A year later, on July 7, 1181, Pope Alexander III wrote a letter to Miroslav, informing him that he was denying him his blessing for refusing to receive the papal legate he had dispatched and a letter requesting Miroslav to return the archbishop’s money, and for not allowing an inflow of clergy into the vacated cathedrals; and he advised him not to touch the (Catholic) church or its personnel. And so, the Pope had directly addressed Miroslav, who had taken a number of very resolute steps on his own. It is interesting that the Pope did not send the letter. It is kept to this day in the Vatican Archive. However, a day earlier, on July 6, he sent a letter to Hungarian King Bela III, requesting him, among other things, to force Miroslav to pay the tax and submit. The end of this dispute is not known because Alexander III died a few weeks later.
Miroslav was the first Serb nobleman to possess a Cyrillic seal, while Nemanja’s seal was in Greek, the official alphabet of the Eastern Roman Empire.

According to a transcript of Nemanja’s Charter to Split, which is presumed to date from 1191/1192, we find that Nemanja’s son, Rastko, subsequently known as St. Sava, was in Hum, in the capacity of ruler or co-ruler. At the time, he was only 16-17 years old. Rastko likely came into contact with the Miroslav Gospel in some way, either by being present while it was being made or seeing it in its finished form. It is also possible that it was from Hum that Rastko fled to Mount Athos.

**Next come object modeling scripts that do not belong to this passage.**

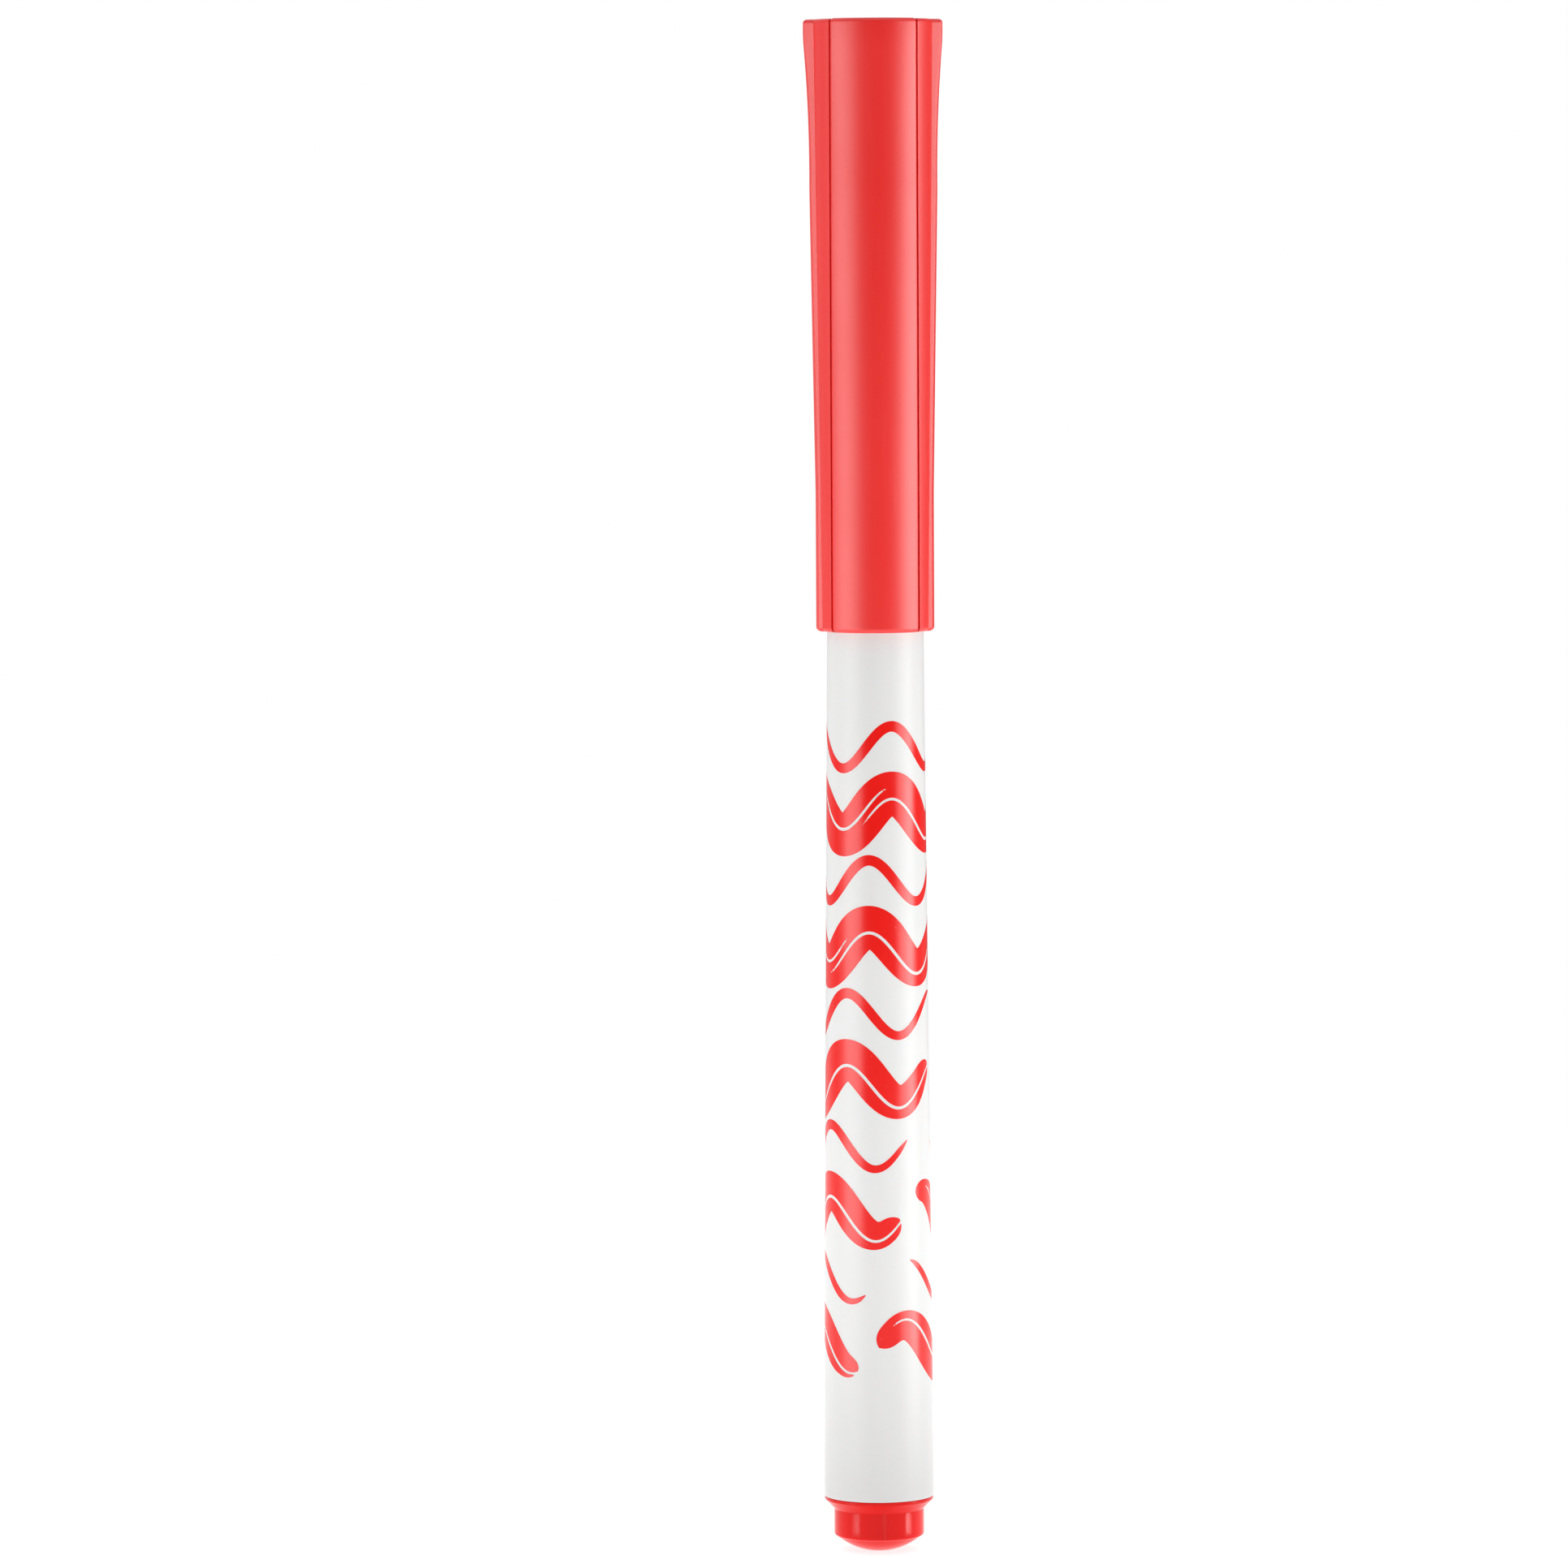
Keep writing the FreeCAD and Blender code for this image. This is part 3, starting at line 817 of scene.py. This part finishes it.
@dataclass
class EndPlug(Part):
    """The domed plug that closes the barrel's rear end. Sizes in millimetres."""

    land_radius: float = 1.2
    dome_radius: float = 6.4
    dome_top: float = 1.36
    stub_radius: float = 4.28
    stub_bottom: float = 1.66
    flange_radius: float = 5.18
    stub_top: float = 4.0
    flange_edge: float = 4.93
    barrel_rear: float = 5.2
    skirt_radius: float = 4.29
    skirt_top: float = 11.0
    hollow_radius: float = 3.1
    hollow_floor: float = 1.9

    def outline(self) -> Outline:
        """The half outline, from the crown's middle round to the floor of the hollow."""
        line = Outline(0.0, 0.0, 0.6)
        line.to(self.land_radius - 0.06, 0.0).to(self.land_radius, 0.0)
        line.arc(self.stub_radius - 0.24, self.dome_top, self.dome_radius, 1, 20)
        line.arc(self.stub_radius, self.stub_bottom, 0.3)
        line.to(self.stub_radius, self.stub_top - 0.08)
        line.arc(self.stub_radius + 0.04, self.stub_top + 0.02, 0.14, -1, 4)
        line.to(self.flange_radius - 0.1, self.flange_edge - 0.12)
        line.arc(self.flange_radius, self.flange_edge + 0.05, 0.2, 1, 5)
        line.to(self.flange_radius, self.barrel_rear - 0.01).to(self.skirt_radius, self.barrel_rear - 0.01)
        line.to(self.skirt_radius, self.skirt_top - 0.4).to(self.skirt_radius - 0.4, self.skirt_top)
        line.to(self.hollow_radius, self.skirt_top).to(self.hollow_radius, self.hollow_floor)
        return line.to(0.0, self.hollow_floor)

    def build(self) -> None:
        """Makes the plug."""
        shell = turned("plug_shell", self.outline(), 128, self.finishes.plug_red)
        smooth(shell)
        self.register(shell, Body.PEN, Slot.PLUG_RED, "end_plug")


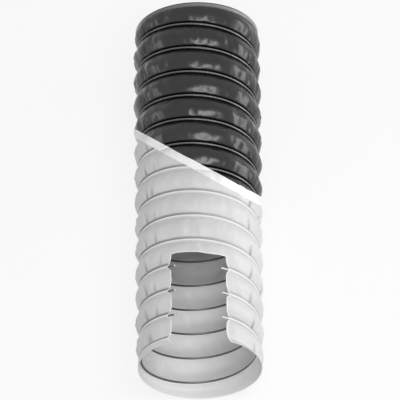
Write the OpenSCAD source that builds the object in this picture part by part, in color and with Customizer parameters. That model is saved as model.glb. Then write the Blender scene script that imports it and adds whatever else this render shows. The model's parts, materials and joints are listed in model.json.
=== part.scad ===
// Flexible ventilation hose: a film wall carried on a spring-steel wire helix.
// The hose lies along Y with its cut-away end at -Y and the cut-away on top.
// Every station along it is given as its distance from the near rim.

/* [Hose] */
// Length from rim to rim
hose_length = 506; // [460:2:900]
// Clear diameter inside the wire helix
bore_d = 150; // [120:1:220]
// Thickness of the film wall
film_t = 0.8; // [0.6:0.1:1.5]
// Height of the film lobes above the wire ridges
lobe_h = 6.1; // [3:0.1:9]
// Depth of the crease on each side of a wire ridge
crease_h = 0.6; // [0.2:0.1:0.8]

/* [Wire helix] */
// Diameter of the spring wire
wire_d = 2; // [1.6:0.1:3]
// Distance from one turn to the next
wire_pitch = 36.3; // [30:0.1:45]
// Where the helix would cross the top of the hose first
wire_start = 3; // [1:0.5:6]
// Radial room between the wire and the film around it
wire_room = 0.1; // [0.05:0.05:0.3]

/* [Plain lips] */
// Length of the plain lip at each end
lip_w = 5; // [4:0.5:10]
// Radial room that a lip has over the clear diameter
lip_rise = 5; // [4:0.5:7]
// Distance that the wire keeps from a lip
wire_end_gap = 0.6; // [0.4:0.1:2]

/* [Joining band] */
// Where the near edge of the band crosses the axis of the hose
band_start = 295; // [260:1:320]
// Width of the band, square to its edges
band_w = 10.2; // [6:0.2:20]
// Slope of the band against a square cut
band_slope = 40.6; // [0:0.2:45]
// Direction of the band's nearest point, turned from the top towards +X
band_turn = 47.7; // [0:0.1:180]

/* [Cut-away window] */
// Length of the window from the near rim, along the top
window_len = 127; // [90:1:150]
// Width of the window between two wires
window_w = 59; // [40:1:70]
// Sideways place of the window's middle
window_x = -1.3; // [-5:0.1:5]
// Depth of the notches where the film is cut along a wire
window_notch = 8; // [4:0.5:10]
// Width of the gap between the cut ends of a wire
wire_gap_w = 55; // [40:1:60]

/* [Hidden] */

// Steps around one turn, the same for the wire and the film
stations = 28;
// Corners of the wire's cross-section
wire_corners = 6;
// Places across one pitch where the film has an edge, 0 and 1 being the wires
film_places = [0, 0.06, 0.22, 0.5, 0.78, 0.94];
rows = len(film_places);
// How full the lobes are: 2 is a parabola
lobe_power = 2.2;
// How sharp the window's notches are
notch_power = 4;
// Steps of the window's outline to one pitch
window_steps = 12;
lip_fn = 96;
// What a cutter runs past the film
overrun = 2;
// Shortest first and last facet of the film beside a lip
end_step = 1.2;
// How far the film's corners stand outside a lip's circles where they meet
end_flare = 0.12;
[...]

We have learned a little more about the year of Miroslav’s death from a letter by Nemanja’s son Vukan, from 1199. In the letter addressed to Pope Innocent III, Vukan accuses Ban Kulin of permitting, allegedly under the influence of his wife and his sister, the wife of the late Miroslav, the spread of the Patarene heresy (Bogomilism) in his land. Miroslav’s name is not encountered at the time of the attack by Hungarian Herzog Andrew on Hum in 1198. He probably died before that. Perhaps his death was the immediate occasion for the Hungarian attack. If we accept that Miroslav was older than Nemanja and that he was alive at the time of Nemanja’s abdication, in 1196, then he lived for at least 84 years.